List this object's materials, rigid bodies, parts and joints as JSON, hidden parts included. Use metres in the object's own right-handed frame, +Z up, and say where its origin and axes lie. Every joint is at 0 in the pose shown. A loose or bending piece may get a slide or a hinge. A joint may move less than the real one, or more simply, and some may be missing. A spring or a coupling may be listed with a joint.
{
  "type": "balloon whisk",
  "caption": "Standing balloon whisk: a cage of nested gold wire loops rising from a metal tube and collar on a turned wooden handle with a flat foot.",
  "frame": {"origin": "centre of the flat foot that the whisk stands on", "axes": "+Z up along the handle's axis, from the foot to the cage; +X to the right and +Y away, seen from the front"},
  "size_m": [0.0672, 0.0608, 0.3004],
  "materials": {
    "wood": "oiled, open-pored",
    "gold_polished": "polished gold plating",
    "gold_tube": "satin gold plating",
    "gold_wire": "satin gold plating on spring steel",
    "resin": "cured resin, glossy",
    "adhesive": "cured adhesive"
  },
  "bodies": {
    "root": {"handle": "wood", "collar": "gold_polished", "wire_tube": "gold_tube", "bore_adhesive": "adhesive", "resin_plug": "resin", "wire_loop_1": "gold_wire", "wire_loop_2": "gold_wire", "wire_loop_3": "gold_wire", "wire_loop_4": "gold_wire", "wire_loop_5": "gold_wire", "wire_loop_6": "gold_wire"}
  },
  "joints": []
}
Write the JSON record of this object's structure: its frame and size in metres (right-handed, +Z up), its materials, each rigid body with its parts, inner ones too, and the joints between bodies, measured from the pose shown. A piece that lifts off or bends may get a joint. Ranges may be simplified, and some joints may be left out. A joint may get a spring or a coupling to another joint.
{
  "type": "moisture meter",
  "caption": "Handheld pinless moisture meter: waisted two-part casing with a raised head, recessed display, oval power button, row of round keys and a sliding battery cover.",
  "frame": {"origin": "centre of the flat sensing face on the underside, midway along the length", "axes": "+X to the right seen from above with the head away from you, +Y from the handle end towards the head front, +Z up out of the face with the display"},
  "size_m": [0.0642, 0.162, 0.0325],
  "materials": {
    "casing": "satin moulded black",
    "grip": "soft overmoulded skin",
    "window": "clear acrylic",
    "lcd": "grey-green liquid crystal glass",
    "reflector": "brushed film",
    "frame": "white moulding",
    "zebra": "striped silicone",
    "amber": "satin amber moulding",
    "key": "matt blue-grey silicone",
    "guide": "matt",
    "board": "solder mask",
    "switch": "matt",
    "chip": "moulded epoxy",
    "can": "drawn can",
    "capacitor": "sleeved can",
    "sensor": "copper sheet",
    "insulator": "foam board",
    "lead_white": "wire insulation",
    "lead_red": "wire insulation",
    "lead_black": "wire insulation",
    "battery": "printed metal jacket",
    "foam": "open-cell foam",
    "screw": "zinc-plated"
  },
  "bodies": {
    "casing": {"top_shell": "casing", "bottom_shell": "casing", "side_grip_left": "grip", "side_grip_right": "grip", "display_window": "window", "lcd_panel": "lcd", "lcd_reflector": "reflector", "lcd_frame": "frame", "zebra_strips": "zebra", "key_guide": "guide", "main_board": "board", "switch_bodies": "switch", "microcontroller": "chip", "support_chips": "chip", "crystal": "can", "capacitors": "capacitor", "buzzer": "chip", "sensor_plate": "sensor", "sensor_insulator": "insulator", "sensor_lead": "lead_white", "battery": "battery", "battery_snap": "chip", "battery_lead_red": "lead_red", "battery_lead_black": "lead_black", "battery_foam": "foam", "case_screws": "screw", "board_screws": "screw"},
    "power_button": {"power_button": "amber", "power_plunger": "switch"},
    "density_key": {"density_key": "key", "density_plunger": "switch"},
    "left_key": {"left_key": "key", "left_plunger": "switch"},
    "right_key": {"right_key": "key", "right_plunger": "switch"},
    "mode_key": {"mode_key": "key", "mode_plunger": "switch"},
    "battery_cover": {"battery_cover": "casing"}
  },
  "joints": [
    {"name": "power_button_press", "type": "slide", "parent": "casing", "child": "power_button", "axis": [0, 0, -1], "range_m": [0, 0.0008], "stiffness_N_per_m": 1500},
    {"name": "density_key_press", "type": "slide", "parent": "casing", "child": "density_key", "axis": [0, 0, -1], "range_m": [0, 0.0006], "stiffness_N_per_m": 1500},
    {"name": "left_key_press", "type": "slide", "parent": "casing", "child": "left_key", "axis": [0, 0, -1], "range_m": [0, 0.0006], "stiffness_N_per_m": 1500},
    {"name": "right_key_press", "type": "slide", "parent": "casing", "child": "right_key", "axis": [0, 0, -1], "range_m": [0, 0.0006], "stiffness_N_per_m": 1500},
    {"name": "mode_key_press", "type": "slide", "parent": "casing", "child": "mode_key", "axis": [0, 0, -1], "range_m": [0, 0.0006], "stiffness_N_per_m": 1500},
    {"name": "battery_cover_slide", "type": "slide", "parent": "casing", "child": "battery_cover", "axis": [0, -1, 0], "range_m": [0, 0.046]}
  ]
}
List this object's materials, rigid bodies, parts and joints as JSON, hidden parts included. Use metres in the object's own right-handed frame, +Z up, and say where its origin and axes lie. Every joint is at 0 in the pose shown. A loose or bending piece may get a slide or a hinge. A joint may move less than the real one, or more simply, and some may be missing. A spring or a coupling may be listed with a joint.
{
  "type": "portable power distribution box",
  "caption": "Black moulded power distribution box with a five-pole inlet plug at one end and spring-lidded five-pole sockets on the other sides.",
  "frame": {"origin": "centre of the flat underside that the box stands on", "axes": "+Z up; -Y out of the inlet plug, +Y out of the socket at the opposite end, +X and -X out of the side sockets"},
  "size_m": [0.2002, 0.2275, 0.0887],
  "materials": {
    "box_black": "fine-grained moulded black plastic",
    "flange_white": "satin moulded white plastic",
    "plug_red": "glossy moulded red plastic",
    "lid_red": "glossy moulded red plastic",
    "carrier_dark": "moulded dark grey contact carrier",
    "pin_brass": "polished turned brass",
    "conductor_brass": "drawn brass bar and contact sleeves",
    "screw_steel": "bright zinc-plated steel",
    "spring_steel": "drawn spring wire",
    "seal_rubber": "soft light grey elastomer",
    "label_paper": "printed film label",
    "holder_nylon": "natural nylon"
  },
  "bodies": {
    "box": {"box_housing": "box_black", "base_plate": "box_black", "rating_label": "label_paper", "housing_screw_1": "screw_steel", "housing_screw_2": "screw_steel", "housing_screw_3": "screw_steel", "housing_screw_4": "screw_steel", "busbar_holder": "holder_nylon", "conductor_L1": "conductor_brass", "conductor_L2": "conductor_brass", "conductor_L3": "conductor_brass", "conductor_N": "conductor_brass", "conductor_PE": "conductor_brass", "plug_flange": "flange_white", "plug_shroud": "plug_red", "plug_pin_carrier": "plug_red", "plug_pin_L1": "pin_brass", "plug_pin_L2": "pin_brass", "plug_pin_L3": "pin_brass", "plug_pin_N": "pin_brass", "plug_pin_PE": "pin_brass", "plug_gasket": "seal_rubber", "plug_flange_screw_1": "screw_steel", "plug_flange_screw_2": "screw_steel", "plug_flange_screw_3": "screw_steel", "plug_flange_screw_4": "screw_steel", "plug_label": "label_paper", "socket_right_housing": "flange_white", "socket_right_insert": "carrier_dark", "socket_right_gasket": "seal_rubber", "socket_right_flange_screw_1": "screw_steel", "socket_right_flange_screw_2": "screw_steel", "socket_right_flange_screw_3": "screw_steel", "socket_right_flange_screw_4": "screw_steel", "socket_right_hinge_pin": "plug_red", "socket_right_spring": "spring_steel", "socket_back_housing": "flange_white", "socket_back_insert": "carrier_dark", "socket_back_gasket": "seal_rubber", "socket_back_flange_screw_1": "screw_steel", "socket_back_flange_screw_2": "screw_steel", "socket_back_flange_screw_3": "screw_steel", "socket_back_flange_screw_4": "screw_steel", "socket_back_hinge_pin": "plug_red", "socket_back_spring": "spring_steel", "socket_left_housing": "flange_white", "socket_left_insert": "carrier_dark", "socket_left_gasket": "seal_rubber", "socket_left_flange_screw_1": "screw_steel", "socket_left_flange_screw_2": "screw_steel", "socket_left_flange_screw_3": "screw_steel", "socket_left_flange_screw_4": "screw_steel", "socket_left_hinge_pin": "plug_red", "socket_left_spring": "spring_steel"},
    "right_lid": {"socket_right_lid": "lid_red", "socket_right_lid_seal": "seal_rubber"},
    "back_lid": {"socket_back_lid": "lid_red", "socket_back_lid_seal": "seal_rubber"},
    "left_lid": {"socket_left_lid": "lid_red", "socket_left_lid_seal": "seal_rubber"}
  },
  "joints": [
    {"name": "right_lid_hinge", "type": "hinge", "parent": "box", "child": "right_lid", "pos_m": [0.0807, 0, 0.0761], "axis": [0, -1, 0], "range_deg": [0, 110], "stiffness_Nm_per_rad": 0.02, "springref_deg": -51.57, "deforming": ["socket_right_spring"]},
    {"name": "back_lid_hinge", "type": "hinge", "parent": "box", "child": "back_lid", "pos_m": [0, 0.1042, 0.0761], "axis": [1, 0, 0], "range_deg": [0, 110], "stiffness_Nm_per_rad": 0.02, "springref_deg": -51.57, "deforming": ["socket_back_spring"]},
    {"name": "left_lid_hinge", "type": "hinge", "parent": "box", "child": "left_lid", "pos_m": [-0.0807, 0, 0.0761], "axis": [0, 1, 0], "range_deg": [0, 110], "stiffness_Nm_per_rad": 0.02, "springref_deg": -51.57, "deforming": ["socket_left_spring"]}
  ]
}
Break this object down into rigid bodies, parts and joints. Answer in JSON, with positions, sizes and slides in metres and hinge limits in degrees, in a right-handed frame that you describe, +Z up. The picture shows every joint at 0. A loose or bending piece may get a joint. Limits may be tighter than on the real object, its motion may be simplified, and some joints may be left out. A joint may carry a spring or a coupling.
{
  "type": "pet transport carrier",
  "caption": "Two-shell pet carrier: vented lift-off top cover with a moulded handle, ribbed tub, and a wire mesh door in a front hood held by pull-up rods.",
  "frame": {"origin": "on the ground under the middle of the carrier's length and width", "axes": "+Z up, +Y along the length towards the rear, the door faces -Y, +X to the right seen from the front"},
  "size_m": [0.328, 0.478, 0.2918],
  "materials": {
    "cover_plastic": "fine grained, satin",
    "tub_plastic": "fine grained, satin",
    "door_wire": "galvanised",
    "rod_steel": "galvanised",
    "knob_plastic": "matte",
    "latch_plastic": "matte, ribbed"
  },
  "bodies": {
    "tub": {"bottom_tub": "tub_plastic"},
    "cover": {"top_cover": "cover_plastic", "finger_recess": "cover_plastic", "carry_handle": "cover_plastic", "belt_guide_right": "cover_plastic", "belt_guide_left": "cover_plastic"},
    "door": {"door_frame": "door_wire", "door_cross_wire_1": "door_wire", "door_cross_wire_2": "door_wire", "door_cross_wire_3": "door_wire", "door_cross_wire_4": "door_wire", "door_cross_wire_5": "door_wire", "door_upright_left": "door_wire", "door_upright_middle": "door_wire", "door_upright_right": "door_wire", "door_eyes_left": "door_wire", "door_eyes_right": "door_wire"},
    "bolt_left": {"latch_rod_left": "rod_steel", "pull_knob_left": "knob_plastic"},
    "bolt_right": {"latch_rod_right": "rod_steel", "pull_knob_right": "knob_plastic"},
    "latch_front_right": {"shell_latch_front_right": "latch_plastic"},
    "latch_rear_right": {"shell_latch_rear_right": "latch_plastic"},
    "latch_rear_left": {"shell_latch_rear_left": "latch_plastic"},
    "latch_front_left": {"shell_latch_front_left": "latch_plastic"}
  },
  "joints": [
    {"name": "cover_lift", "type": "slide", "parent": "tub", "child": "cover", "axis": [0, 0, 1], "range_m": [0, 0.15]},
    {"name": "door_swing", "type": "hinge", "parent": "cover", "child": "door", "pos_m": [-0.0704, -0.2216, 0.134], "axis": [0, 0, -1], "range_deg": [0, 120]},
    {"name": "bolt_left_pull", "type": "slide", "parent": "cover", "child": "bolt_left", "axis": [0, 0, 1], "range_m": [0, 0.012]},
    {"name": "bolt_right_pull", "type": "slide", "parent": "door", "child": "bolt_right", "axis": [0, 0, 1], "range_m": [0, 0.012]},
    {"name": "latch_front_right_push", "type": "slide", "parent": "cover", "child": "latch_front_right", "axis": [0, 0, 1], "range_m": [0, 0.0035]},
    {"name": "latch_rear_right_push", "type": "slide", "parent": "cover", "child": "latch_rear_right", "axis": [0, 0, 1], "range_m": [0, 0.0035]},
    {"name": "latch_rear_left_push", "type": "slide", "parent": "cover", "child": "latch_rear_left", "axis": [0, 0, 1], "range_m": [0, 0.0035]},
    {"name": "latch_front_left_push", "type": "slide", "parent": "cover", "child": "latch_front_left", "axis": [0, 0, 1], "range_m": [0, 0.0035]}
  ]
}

┄┄┄┄┄┄

## Your instructions
Pull every line containing the word "that" out of the material and copy it.

## Full answer
  "frame": {"origin": "centre of the flat foot that the whisk stands on", "axes": "+Z up along the handle's axis, from the foot to the cage; +X to the right and +Y away, seen from the front"},
Write the JSON record of this object's structure: its frame and size in metres (right-handed, +Z up), its materials, each rigid body with its parts, inner ones too, and the joints between bodies, measured from the pose shown. A piece that lifts off or bends may get a joint. Ranges may be simplified, and some joints may be left out. A joint may get a spring or a coupling to another joint.
  "frame": {"origin": "centre of the flat underside that the box stands on", "axes": "+Z up; -Y out of the inlet plug, +Y out of the socket at the opposite end, +X and -X out of the side sockets"},
Break this object down into rigid bodies, parts and joints. Answer in JSON, with positions, sizes and slides in metres and hinge limits in degrees, in a right-handed frame that you describe, +Z up. The picture shows every joint at 0. A loose or bending piece may get a joint. Limits may be tighter than on the real object, its motion may be simplified, and some joints may be left out. A joint may carry a spring or a coupling.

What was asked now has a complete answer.